Recently, Harvard’s Emily S. Ruiz, MD, MPH, said, ”While sunscreen is essential to lowering your risk for skin cancer, there is more to consider in your summer skin protection routine.”
What to Know about Alcohol
Having a brew or a glass of wine by the pool is a natural for summer, but research shows alcohol may be a factor in almost 4 percent of all cancer deaths.
One study showed a 20 percent increase in melanoma in drinkers, and the risk went up with each drink. Another study said basal cell carcinoma increased by 7 percent and squamous cell carcinoma jumped by 11 percent for every beer or glass of wine consumed each day. The American Cancer Society suggests holding alcohol to one drink per day for women, and two drinks per day for men.
What to Consider with Sunscreen
Ruiz says there is no magic wand to eliminate sunburn or skin cancer, so sunscreen needs to be on hand and actually used effectively each time you are outdoors.

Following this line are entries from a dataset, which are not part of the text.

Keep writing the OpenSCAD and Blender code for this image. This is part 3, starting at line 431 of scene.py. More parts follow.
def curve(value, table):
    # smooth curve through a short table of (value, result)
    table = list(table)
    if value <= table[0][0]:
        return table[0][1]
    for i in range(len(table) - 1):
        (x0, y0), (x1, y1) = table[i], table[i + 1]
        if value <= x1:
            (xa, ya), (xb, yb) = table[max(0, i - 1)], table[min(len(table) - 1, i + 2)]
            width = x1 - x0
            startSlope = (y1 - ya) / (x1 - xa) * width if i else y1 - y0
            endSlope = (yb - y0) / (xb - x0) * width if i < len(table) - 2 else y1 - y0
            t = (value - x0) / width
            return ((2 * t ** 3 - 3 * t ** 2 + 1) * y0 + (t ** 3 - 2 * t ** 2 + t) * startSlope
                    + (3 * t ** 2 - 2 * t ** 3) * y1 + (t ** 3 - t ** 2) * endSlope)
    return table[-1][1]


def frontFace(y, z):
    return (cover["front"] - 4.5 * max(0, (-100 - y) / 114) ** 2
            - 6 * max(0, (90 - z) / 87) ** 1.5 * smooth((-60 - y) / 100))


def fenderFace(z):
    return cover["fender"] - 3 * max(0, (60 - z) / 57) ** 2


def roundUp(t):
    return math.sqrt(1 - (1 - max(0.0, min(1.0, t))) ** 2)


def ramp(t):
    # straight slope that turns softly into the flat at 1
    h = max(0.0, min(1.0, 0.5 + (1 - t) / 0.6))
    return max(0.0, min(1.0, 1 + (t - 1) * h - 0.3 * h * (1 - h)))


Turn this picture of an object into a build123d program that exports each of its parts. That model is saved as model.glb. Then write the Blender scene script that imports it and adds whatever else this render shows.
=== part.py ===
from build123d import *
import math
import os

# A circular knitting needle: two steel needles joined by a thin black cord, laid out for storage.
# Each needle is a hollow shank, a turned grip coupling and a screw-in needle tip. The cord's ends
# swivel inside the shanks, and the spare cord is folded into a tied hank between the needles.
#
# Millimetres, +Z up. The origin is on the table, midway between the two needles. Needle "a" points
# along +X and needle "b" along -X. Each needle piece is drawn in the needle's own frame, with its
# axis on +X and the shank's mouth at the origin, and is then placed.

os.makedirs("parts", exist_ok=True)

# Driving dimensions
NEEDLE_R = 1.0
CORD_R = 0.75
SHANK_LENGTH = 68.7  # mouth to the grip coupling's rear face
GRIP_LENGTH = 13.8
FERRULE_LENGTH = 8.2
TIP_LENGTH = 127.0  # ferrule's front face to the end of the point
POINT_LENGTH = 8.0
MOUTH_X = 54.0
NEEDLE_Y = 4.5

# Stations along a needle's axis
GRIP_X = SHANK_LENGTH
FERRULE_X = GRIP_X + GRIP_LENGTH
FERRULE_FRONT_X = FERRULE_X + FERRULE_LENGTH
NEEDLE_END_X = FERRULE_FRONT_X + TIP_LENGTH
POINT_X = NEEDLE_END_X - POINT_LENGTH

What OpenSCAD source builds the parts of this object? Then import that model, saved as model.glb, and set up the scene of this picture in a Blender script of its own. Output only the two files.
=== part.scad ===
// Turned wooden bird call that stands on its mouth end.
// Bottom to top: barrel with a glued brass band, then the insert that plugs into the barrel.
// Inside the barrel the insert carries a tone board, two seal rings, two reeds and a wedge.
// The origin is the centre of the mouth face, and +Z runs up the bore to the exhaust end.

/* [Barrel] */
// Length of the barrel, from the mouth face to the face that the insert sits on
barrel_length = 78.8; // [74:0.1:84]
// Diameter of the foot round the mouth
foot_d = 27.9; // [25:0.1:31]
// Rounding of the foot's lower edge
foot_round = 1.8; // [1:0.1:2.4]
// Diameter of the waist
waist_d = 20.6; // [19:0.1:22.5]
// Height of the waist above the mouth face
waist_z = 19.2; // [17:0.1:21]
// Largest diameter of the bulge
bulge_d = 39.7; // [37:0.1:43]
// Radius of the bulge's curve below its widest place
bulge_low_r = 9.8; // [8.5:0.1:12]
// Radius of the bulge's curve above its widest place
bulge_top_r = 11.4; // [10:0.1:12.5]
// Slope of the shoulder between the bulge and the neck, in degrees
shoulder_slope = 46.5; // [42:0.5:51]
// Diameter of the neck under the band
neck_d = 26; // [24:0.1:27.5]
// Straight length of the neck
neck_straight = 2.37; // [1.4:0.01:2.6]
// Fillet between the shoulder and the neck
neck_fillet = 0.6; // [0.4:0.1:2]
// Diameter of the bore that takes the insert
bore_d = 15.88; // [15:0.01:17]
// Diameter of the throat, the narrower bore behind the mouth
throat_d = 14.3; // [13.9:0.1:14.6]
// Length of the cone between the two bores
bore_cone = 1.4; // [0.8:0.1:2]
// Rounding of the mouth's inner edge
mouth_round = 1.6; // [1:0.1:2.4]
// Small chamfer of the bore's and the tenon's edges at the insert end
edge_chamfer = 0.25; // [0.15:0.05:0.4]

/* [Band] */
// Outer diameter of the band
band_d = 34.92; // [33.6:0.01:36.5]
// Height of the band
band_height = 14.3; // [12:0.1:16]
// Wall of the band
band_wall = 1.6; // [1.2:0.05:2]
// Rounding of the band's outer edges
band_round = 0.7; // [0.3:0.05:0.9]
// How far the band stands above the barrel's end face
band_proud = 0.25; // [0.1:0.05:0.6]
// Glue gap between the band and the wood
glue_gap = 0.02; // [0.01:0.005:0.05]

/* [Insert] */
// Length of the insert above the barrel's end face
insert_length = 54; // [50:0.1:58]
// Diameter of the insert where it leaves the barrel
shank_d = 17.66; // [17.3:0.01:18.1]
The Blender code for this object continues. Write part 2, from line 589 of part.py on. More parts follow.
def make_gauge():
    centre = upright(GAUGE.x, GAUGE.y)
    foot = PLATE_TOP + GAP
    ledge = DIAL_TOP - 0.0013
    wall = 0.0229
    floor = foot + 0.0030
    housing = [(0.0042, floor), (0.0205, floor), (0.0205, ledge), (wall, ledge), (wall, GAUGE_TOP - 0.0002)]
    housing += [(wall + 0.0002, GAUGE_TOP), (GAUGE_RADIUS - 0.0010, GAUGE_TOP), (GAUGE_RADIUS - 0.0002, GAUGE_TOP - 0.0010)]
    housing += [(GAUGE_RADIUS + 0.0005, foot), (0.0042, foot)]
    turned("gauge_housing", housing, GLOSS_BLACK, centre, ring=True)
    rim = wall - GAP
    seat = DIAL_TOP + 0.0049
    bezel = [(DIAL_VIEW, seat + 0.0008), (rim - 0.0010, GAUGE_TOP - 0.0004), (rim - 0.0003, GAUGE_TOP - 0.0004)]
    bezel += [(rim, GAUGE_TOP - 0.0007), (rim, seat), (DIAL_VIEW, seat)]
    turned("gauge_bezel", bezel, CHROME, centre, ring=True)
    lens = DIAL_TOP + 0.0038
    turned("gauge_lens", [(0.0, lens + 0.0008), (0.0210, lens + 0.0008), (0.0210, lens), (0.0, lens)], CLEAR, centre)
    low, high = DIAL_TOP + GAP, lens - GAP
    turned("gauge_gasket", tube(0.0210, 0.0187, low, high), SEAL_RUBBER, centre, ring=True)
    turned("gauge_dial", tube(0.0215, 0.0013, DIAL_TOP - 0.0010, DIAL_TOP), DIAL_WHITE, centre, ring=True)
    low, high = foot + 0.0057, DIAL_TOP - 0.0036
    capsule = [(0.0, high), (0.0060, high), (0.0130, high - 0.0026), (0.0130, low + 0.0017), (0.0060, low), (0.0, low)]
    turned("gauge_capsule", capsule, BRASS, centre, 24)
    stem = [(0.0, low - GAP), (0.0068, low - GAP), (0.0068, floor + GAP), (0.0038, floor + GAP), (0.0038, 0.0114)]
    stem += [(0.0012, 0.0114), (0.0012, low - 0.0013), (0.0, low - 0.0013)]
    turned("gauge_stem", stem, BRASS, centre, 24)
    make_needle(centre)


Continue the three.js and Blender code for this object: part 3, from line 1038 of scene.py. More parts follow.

Ruiz says, “Apply a broad-spectrum sunscreen with at least SPF 30 prior to going out in the sun, reapply every two hours, and apply liberally: one teaspoon to each arm, head and neck, front torso, and back; and two teaspoons to each leg.”
Australian researchers found people who used sunscreen daily had a 50 percent reduction in melanoma and a 40 percent reduction in squamous cell carcinoma, compared to those who only used sunscreen intermittently.
What to Know about Nicotinamide
Dr. Ruiz says nicotinamide is a form of Vitamin B3 that can be purchased over-the-counter, and may help prevent certain skin cancers. Australian skin cancer researchers have shown a 23 percent reduction in the risks of basal cell carcinoma and squamous cell carcinoma when Vitamin B3 was used to protect the skin from ultraviolet damage from the sun. Ruiz said patients who have major skin damage from the sun may benefit from this vitamin, but it is important to know the vitamin must be taken regularly or its protective benefits will be lost.
As always, when considering changes in vitamins, and approaches to skin protection, start with your physician first. Schedule a visit for the whole family that includes a discussion on skin cancer protection, and then enjoy your summer.